★★★★☆
The beginning:
The newest installment to the franchise seems to hit every trending topic of 2023: AI, misinformation, and even a submarine. And Tom Cruise, despite the wrinkles around his eyes that get accentuated by his handsome smile, is going full steam ahead, keeping the audience at the edge of their seats during the grandiose set pieces.
The first half of the movie:
The first half of the movie is everything that makes this franchise the highest-rated one of all time. Cleverly written, fast-paced, and action-packed. The airport set piece, in particular: It more than immerses the audience; we become the action.
As numerous threats and hindrances surface on Benji and Luther’s laptop screens, we are pushed to the brink of the limits of our short-term memory, just as Tom Cruise is experiencing the overload. One would have to give Christopher McQuarrie the credit he deserves for being able to flush out characters and expositions and move the plot forward in an overwhelming but retainable way. We constantly feel the imminent threat of artificial intelligence – or ‘The Entity’, as the character calls it – combined with the CIA, pressing in from every direction and piling onto the IMF team. But, never once do we lose the thread of the narrative, although we feel as if we are about to at a sensory level. McQuarrie does a fantastic job of walking the line and striking that balance of complexity and enjoyment.
The second half of the movie:
The same praise cannot be given once we pass the midway runtime. As the movie progresses through Venice, the story loses sight of the cleverness (think the hospital reveal/twist from Fallout) that makes this franchise so special for me.
As Manohla Dargis puts it in her New York Times review: “Cruise has once again cranked the superspy dial up to 11”. The problem is the super spy part. There were too many actions and not enough “brain.” As Tom Cruise wonderfully leaps off an Innsbruck cliff on a motorcycle, he leaves behind Simon Pegg and Ving Rhames’s characters. As demonstrated in the franchise, when these three work together, defusing a nuclear bomb in the last film or defusing a fake nuclear bomb in this one, the stakes and action rise much higher.

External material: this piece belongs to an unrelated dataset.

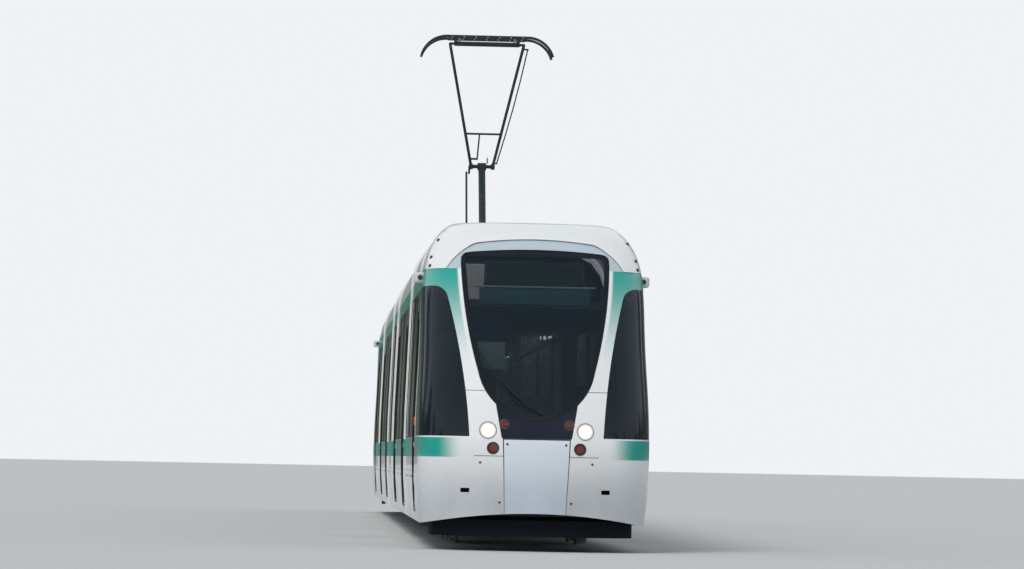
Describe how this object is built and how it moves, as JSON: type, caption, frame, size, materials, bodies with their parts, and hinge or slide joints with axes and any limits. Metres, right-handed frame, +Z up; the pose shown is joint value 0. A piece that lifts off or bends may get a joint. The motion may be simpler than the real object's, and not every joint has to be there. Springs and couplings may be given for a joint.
{
  "type": "articulated low-floor tram",
  "caption": "Five-section low-floor city tram with cabs at both ends, bellows, swivelling sections and a raised single-arm pantograph.",
  "frame": {"origin": "middle of the vehicle, between the flange tips of its wheels", "axes": "+X towards the front cab, +Y to the vehicle's left, +Z up"},
  "size_m": [32.1984, 2.5, 6.7],
  "materials": {
    "body_white": "gloss",
    "black_panel": "gloss",
    "lamp_glass": "clear",
    "pale_plastic": "satin",
    "door_black": "gloss",
    "tinted_glass": "tinted",
    "roof_grey": "satin",
    "floor_grey": "satin",
    "interior_blue": "satin",
    "running_gear": "matt paint",
    "bellows_rubber": "matt",
    "wheel_steel": "worn tread",
    "pantograph_grey": "satin"
  },
  "bodies": {
    "centre_section": {"centre_walls": "body_white", "centre_glazing": "tinted_glass", "centre_roof": "body_white", "centre_floor": "floor_grey", "centre_interior": "interior_blue", "centre_bogie": "running_gear", "bellows_2": "bellows_rubber", "bellows_3": "bellows_rubber", "pantograph_base": "pantograph_grey"},
    "front_link_section": {"front_link_walls": "body_white", "front_link_doors": "door_black", "front_link_glazing": "tinted_glass", "front_link_roof": "body_white", "front_link_roof_unit": "roof_grey", "front_link_floor": "floor_grey", "front_link_interior": "interior_blue", "bellows_1": "bellows_rubber"},
    "front_cab_section": {"front_cab_nose": "body_white", "front_cab_mask": "black_panel", "front_cab_coupler_cover": "body_white", "front_cab_lamps": "lamp_glass", "front_cab_cameras": "pale_plastic", "front_cab_walls": "body_white", "front_cab_doors": "door_black", "front_cab_glazing": "tinted_glass", "front_cab_roof": "body_white", "front_cab_floor": "floor_grey", "front_cab_interior": "interior_blue", "front_cab_bogie": "running_gear"},
    "rear_link_section": {"rear_link_walls": "body_white", "rear_link_doors": "door_black", "rear_link_glazing": "tinted_glass", "rear_link_roof": "body_white", "rear_link_roof_unit": "roof_grey", "rear_link_floor": "floor_grey", "rear_link_interior": "interior_blue", "bellows_4": "bellows_rubber"},
    "rear_cab_section": {"rear_cab_nose": "body_white", "rear_cab_mask": "black_panel", "rear_cab_coupler_cover": "body_white", "rear_cab_lamps": "lamp_glass", "rear_cab_cameras": "pale_plastic", "rear_cab_walls": "body_white", "rear_cab_doors": "door_black", "rear_cab_glazing": "tinted_glass", "rear_cab_roof": "body_white", "rear_cab_floor": "floor_grey", "rear_cab_interior": "interior_blue", "rear_cab_bogie": "running_gear"},
    "pantograph_lower": {"pantograph_lower_arm": "pantograph_grey"},
    "pantograph_rod": {"pantograph_tie_rod": "pantograph_grey"},
    "pantograph_upper": {"pantograph_upper_arm": "pantograph_grey"},
    "pantograph_collector": {"pantograph_head": "pantograph_grey"},
    "axle_1": {"wheelset_1": "wheel_steel"},
    "axle_2": {"wheelset_2": "wheel_steel"},
    "axle_3": {"wheelset_3": "wheel_steel"},
    "axle_4": {"wheelset_4": "wheel_steel"},
    "axle_5": {"wheelset_5": "wheel_steel"},
    "axle_6": {"wheelset_6": "wheel_steel"}
  },
  "joints": [
    {"name": "front_inner_pivot", "type": "hinge", "parent": "centre_section", "child": "front_link_section", "pos_m": [1.7, 0, 0.27], "axis": [0, 0, 1], "range_deg": [-15, 15], "deforming": ["bellows_2"]},
    {"name": "front_outer_pivot", "type": "hinge", "parent": "front_link_section", "child": "front_cab_section", "pos_m": [9.3, 0, 0.27], "axis": [0, 0, 1], "range_deg": [-15, 15], "deforming": ["bellows_1"]},
    {"name": "rear_inner_pivot", "type": "hinge", "parent": "centre_section", "child": "rear_link_section", "pos_m": [-1.7, 0, 0.27], "axis": [0, 0, -1], "range_deg": [-15, 15], "deforming": ["bellows_3"]},
    {"name": "rear_outer_pivot", "type": "hinge", "parent": "rear_link_section", "child": "rear_cab_section", "pos_m": [-9.3, 0, 0.27], "axis": [0, 0, -1], "range_deg": [-15, 15], "deforming": ["bellows_4"]},
    {"name": "axle_1_turn", "type": "hinge", "parent": "front_cab_section", "child": "axle_1", "pos_m": [11.8, 0, 0.317], "axis": [0, 1, 0], "continuous": true},
    {"name": "axle_2_turn", "type": "hinge", "parent": "front_cab_section", "child": "axle_2", "pos_m": [10.2, 0, 0.317], "axis": [0, 1, 0], "continuous": true},
    {"name": "axle_3_turn", "type": "hinge", "parent": "centre_section", "child": "axle_3", "pos_m": [0.8, 0, 0.317], "axis": [0, 1, 0], "continuous": true},
    {"name": "axle_4_turn", "type": "hinge", "parent": "centre_section", "child": "axle_4", "pos_m": [-0.8, 0, 0.317], "axis": [0, 1, 0], "continuous": true},
    {"name": "axle_5_turn", "type": "hinge", "parent": "rear_cab_section", "child": "axle_5", "pos_m": [-10.2, 0, 0.317], "axis": [0, 1, 0], "continuous": true},
    {"name": "axle_6_turn", "type": "hinge", "parent": "rear_cab_section", "child": "axle_6", "pos_m": [-11.8, 0, 0.317], "axis": [0, 1, 0], "continuous": true},
    {"name": "pantograph_fold", "type": "hinge", "parent": "centre_section", "child": "pantograph_lower", "pos_m": [0.5, 0, 3.64], "axis": [0, -1, 0], "range_deg": [-6, 48]},
    {"name": "tie_rod_swing", "type": "hinge", "parent": "centre_section", "child": "pantograph_rod", "pos_m": [0.2, -0.248, 3.58], "axis": [0, -1, 0], "range_deg": [-7, 50]},
    {"name": "knuckle_swing", "type": "hinge", "parent": "pantograph_lower", "child": "pantograph_upper", "pos_m": [-0.51707, 0, 4.98969], "axis": [0, -1, 0], "range_deg": [-97, 13]},
    {"name": "head_level", "type": "hinge", "parent": "pantograph_upper", "child": "pantograph_collector", "pos_m": [0.50034, 0, 6.59907], "axis": [0, -1, 0], "range_deg": [-7, 49]}
  ],
  "couplings": [
    {"joint": "tie_rod_swing", "follows": "pantograph_fold", "ratio": 1.026},
    {"joint": "knuckle_swing", "follows": "pantograph_fold", "ratio": -2},
    {"joint": "head_level", "follows": "pantograph_fold", "ratio": 1}
  ]
}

The film also loses its grip on the novel concept of artificial intelligence’s ability to erase truth in real time. When the film first showcased the warehouse of CIA agents transcribing everything into handwritten documents, I was ready for an expansive storyline where the filmmakers play with audience superiority to place us right in the middle of misinformation and clever twists. Unfortunately, though, the film missed out on using this setting to navigate the intelligence world intelligently.

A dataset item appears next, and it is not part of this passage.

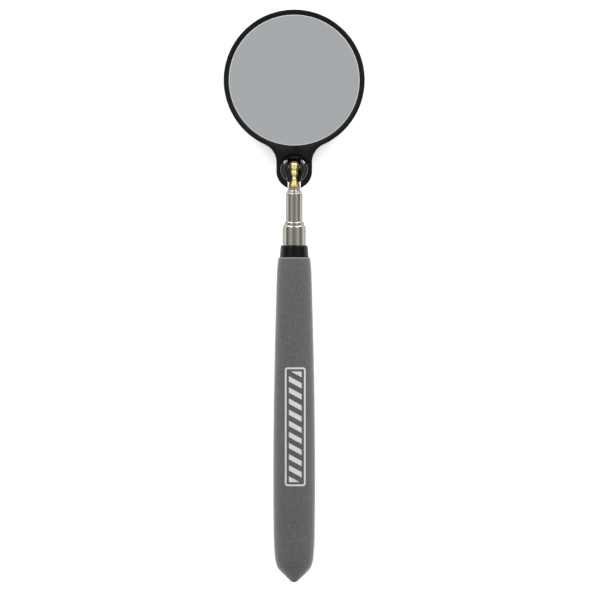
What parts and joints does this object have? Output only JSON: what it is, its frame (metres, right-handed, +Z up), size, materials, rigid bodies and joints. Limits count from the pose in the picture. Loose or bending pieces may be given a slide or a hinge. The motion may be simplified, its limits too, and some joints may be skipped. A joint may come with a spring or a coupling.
{
  "type": "telescoping inspection mirror",
  "caption": "Round inspection mirror in a plastic frame on a double-pivot ball swivel, carried by nested telescoping metal tubes in a tapered soft handle.",
  "frame": {"origin": "on the ground, under the middle of the tool's length and width as it lies with its mirror facing up", "axes": "+Y along the tool from the handle's tip to the mirror, +Z up out of the mirror's face, +X across the mirror"},
  "size_m": [0.06, 0.2436, 0.0179],
  "materials": {
    "frame_plastic": "satin black, finely grained",
    "mirror_glass": "silvered at the back, polished",
    "foam_tape": "matte foam tape",
    "ball_plastic": "glossy black",
    "pin_steel": "ground",
    "washer_plastic": "matte black",
    "stud_brass": "turned and polished",
    "tube_nickel": "nickel plated, lightly drawn",
    "spring_bronze": "rolled sheet",
    "plug_plastic": "matte black",
    "collar_plastic": "semi-gloss black",
    "grip_vinyl": "matte grey, finely speckled"
  },
  "bodies": {
    "handle": {"grip": "grip_vinyl", "handle_core": "plug_plastic", "collar": "collar_plastic", "end_plug": "plug_plastic", "tube_plug": "plug_plastic", "tube_1": "tube_nickel"},
    "second_tube": {"tube_2": "tube_nickel", "friction_spring_2": "spring_bronze"},
    "third_tube": {"tube_3": "tube_nickel", "friction_spring_3": "spring_bronze"},
    "fourth_tube": {"tube_4": "tube_nickel", "friction_spring_4": "spring_bronze"},
    "tip_sleeve": {"friction_spring_5": "spring_bronze"},
    "tip_tube": {"tube_5": "tube_nickel", "tip_ferrule": "tube_nickel", "ball_stud": "stud_brass"},
    "ball": {"swivel_ball": "ball_plastic", "pivot_pin": "pin_steel", "pivot_washers": "washer_plastic"},
    "head": {"mirror_frame": "frame_plastic", "mirror_glass": "mirror_glass", "glass_pad": "foam_tape"}
  },
  "joints": [
    {"name": "extend_second_tube", "type": "slide", "parent": "handle", "child": "second_tube", "axis": [0, 1, 0], "range_m": [0, 0.1066]},
    {"name": "extend_third_tube", "type": "slide", "parent": "second_tube", "child": "third_tube", "axis": [0, 1, 0], "range_m": [0, 0.1085]},
    {"name": "extend_fourth_tube", "type": "slide", "parent": "third_tube", "child": "fourth_tube", "axis": [0, 1, 0], "range_m": [0, 0.1208]},
    {"name": "extend_tip_tube", "type": "slide", "parent": "fourth_tube", "child": "tip_sleeve", "axis": [0, 1, 0], "range_m": [0, 0.1223]},
    {"name": "turn_head", "type": "hinge", "parent": "tip_sleeve", "child": "tip_tube", "pos_m": [0, 0.04, 0.00893], "axis": [0, 1, 0], "continuous": true},
    {"name": "swing_ball_on_stud", "type": "hinge", "parent": "tip_tube", "child": "ball", "pos_m": [0, 0.055, 0.00893], "axis": [1, 0, 0], "range_deg": [0, 90]},
    {"name": "tilt_frame_on_ball", "type": "hinge", "parent": "ball", "child": "head", "pos_m": [0, 0.0538, 0.00893], "axis": [1, 0, 0], "range_deg": [-45, 45]}
  ]
}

The last thing that bothered me was the cinematography. Fraser Taggart, while brilliant, is no match for Rob Hardy B.S.C., who created a masterful, clinical, muted colour palette and texture that was the perfect match for a spy movie. The fine halation in the highlights; the smooth and warm colour of the storming sky during the HALO jump from Fallout that was achieved through the use of 35mm Kodak film was nowhere to be found in Dead Reckoning. Instead, the cinematography seems to get too wrapped up in the actions, sometimes deviating from its focus.
The end:
Of course, many of the aforementioned nitpicks are not really an issue but rather more of a result of incompleteness. All the performances are great, Hayley Atwell had incredible on-screen chemistry with Cruise. But the characters don’t feel fully fleshed out. Esai Morales’s Gabriel feels more like a nod to the franchise’s past movies than a villain we can fear. But all this comes back to the fact that this is one half of a movie. I am not sure if I like the Harry Potter syndrome of splitting the finale into two parts that seem to be picking up steam in Hollywood (Avengers Endgame, Dune, Spider-verse).

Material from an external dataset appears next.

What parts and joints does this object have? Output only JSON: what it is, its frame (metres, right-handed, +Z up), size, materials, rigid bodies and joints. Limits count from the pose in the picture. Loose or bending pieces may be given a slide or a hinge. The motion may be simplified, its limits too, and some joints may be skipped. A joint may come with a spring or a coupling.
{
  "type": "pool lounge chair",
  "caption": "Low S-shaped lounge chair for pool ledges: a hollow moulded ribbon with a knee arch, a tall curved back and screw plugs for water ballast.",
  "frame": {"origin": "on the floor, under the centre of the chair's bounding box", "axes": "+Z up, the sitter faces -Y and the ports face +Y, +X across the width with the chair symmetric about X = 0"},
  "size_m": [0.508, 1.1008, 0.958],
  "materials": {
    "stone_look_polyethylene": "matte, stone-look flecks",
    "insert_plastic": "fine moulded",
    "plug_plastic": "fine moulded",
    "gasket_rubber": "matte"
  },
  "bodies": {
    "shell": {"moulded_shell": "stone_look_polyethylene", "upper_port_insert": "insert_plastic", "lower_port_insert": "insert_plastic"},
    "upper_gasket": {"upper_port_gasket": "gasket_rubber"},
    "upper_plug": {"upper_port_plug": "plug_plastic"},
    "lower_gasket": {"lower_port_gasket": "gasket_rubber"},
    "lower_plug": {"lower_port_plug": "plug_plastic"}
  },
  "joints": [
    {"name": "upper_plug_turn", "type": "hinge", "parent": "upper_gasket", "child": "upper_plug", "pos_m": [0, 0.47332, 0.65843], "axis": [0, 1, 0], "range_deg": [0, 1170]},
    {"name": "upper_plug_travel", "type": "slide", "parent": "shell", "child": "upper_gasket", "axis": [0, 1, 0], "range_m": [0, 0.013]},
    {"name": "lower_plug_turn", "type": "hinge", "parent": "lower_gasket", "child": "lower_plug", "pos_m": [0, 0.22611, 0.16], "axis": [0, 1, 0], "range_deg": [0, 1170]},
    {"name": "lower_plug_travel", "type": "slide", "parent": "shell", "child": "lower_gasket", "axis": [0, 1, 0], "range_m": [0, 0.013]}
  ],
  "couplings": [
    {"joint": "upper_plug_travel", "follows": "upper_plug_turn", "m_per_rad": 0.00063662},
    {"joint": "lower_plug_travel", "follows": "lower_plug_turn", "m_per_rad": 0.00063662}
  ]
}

But in any case, like Tom Cruise and, topically, Christopher Nolan has repetitively hammered in, some films are meant to be seen in theatres. And just like Top Gun: Maverick, Dead Reckoning is a film that Tom Cruise has poured heart and soul into. Shot during COVID, a simple read-through of the IMDb Trivia page tells you the usual shebang: Cruise personally paying for a cruise for the actors to quarantine on; Cruise taking his stunt to a new height.
Yet, none of that can cover the fact that Tom Cruise is, perhaps, one of the last Hollywood superstars working in the industry today. And I can’t wait to pay up for a ticket to Part Two.